▶ [DATA EXCERPT]
══════

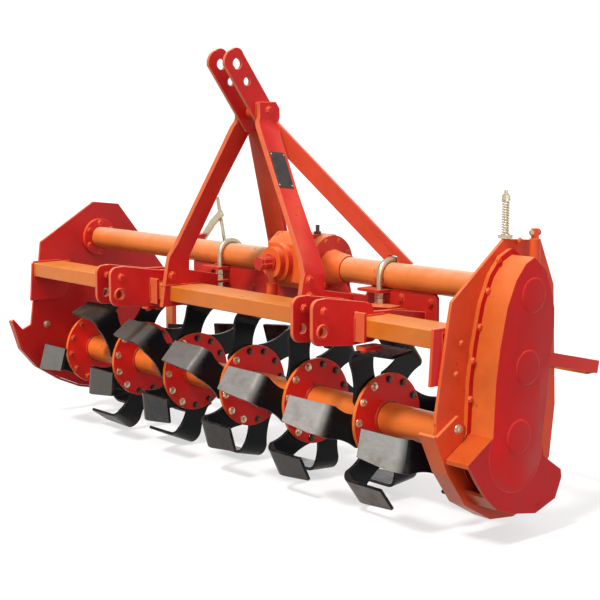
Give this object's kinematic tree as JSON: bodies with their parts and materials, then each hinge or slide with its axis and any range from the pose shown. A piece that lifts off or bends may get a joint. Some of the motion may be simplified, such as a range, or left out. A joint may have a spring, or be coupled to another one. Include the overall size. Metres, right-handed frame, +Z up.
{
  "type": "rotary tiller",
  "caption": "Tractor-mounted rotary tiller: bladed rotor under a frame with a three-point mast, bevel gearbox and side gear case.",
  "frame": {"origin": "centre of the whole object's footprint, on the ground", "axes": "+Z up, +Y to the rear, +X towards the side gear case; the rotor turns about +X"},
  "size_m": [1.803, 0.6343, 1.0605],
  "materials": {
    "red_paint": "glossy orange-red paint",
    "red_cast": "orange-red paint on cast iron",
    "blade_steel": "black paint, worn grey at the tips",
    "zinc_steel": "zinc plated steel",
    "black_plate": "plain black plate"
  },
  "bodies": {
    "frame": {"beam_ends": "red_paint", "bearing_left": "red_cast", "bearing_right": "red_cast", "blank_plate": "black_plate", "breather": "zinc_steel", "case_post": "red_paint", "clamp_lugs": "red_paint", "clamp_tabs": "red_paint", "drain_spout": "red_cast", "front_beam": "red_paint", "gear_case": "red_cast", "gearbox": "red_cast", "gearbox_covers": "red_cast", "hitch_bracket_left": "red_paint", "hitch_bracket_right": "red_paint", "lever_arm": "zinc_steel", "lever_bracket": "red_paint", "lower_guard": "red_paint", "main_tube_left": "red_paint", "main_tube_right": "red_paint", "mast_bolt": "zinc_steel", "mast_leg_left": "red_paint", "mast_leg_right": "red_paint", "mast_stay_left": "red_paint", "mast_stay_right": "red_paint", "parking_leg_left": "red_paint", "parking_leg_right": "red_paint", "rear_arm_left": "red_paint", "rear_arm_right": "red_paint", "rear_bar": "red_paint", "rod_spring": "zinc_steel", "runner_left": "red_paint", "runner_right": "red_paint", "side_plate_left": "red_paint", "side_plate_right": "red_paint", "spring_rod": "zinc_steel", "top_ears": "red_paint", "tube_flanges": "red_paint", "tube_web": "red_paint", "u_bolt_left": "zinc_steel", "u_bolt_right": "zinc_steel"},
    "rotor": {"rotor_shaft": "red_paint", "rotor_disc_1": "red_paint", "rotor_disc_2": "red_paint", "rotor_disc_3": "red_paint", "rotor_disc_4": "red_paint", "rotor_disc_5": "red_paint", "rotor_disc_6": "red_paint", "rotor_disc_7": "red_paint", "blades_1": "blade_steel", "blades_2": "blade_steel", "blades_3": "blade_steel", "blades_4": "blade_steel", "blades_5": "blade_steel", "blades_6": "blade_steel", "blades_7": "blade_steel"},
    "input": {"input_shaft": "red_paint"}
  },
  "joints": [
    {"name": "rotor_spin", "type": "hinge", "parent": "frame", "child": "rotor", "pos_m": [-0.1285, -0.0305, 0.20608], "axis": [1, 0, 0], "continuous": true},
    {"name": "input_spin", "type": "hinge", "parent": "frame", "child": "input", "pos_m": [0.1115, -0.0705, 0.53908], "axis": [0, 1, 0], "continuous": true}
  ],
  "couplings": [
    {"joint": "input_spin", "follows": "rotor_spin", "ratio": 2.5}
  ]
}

══════

▶ [STATED EXERCISE] Each line above must be reproduced exactly as it stands.

▶ [SOLUTION TO THIS TASK]
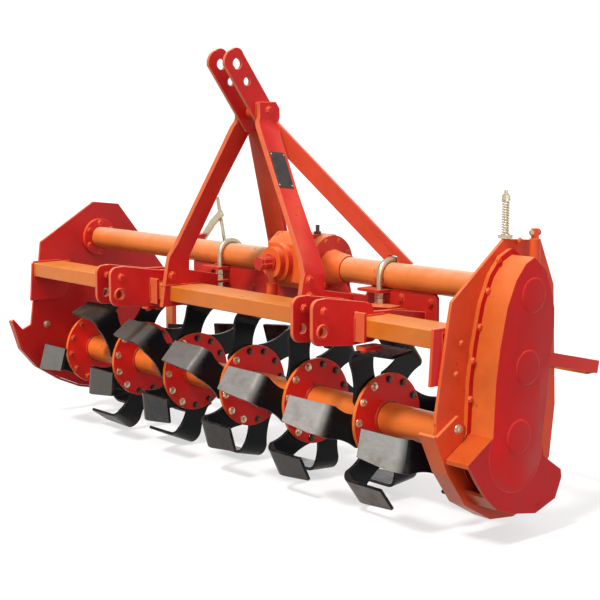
Give this object's kinematic tree as JSON: bodies with their parts and materials, then each hinge or slide with its axis and any range from the pose shown. A piece that lifts off or bends may get a joint. Some of the motion may be simplified, such as a range, or left out. A joint may have a spring, or be coupled to another one. Include the overall size. Metres, right-handed frame, +Z up.
{
  "type": "rotary tiller",
  "caption": "Tractor-mounted rotary tiller: bladed rotor under a frame with a three-point mast, bevel gearbox and side gear case.",
  "frame": {"origin": "centre of the whole object's footprint, on the ground", "axes": "+Z up, +Y to the rear, +X towards the side gear case; the rotor turns about +X"},
  "size_m": [1.803, 0.6343, 1.0605],
  "materials": {
    "red_paint": "glossy orange-red paint",
    "red_cast": "orange-red paint on cast iron",
    "blade_steel": "black paint, worn grey at the tips",
    "zinc_steel": "zinc plated steel",
    "black_plate": "plain black plate"
  },
  "bodies": {
    "frame": {"beam_ends": "red_paint", "bearing_left": "red_cast", "bearing_right": "red_cast", "blank_plate": "black_plate", "breather": "zinc_steel", "case_post": "red_paint", "clamp_lugs": "red_paint", "clamp_tabs": "red_paint", "drain_spout": "red_cast", "front_beam": "red_paint", "gear_case": "red_cast", "gearbox": "red_cast", "gearbox_covers": "red_cast", "hitch_bracket_left": "red_paint", "hitch_bracket_right": "red_paint", "lever_arm": "zinc_steel", "lever_bracket": "red_paint", "lower_guard": "red_paint", "main_tube_left": "red_paint", "main_tube_right": "red_paint", "mast_bolt": "zinc_steel", "mast_leg_left": "red_paint", "mast_leg_right": "red_paint", "mast_stay_left": "red_paint", "mast_stay_right": "red_paint", "parking_leg_left": "red_paint", "parking_leg_right": "red_paint", "rear_arm_left": "red_paint", "rear_arm_right": "red_paint", "rear_bar": "red_paint", "rod_spring": "zinc_steel", "runner_left": "red_paint", "runner_right": "red_paint", "side_plate_left": "red_paint", "side_plate_right": "red_paint", "spring_rod": "zinc_steel", "top_ears": "red_paint", "tube_flanges": "red_paint", "tube_web": "red_paint", "u_bolt_left": "zinc_steel", "u_bolt_right": "zinc_steel"},
    "rotor": {"rotor_shaft": "red_paint", "rotor_disc_1": "red_paint", "rotor_disc_2": "red_paint", "rotor_disc_3": "red_paint", "rotor_disc_4": "red_paint", "rotor_disc_5": "red_paint", "rotor_disc_6": "red_paint", "rotor_disc_7": "red_paint", "blades_1": "blade_steel", "blades_2": "blade_steel", "blades_3": "blade_steel", "blades_4": "blade_steel", "blades_5": "blade_steel", "blades_6": "blade_steel", "blades_7": "blade_steel"},
    "input": {"input_shaft": "red_paint"}
  },
  "joints": [
    {"name": "rotor_spin", "type": "hinge", "parent": "frame", "child": "rotor", "pos_m": [-0.1285, -0.0305, 0.20608], "axis": [1, 0, 0], "continuous": true},
    {"name": "input_spin", "type": "hinge", "parent": "frame", "child": "input", "pos_m": [0.1115, -0.0705, 0.53908], "axis": [0, 1, 0], "continuous": true}
  ],
  "couplings": [
    {"joint": "input_spin", "follows": "rotor_spin", "ratio": 2.5}
  ]
}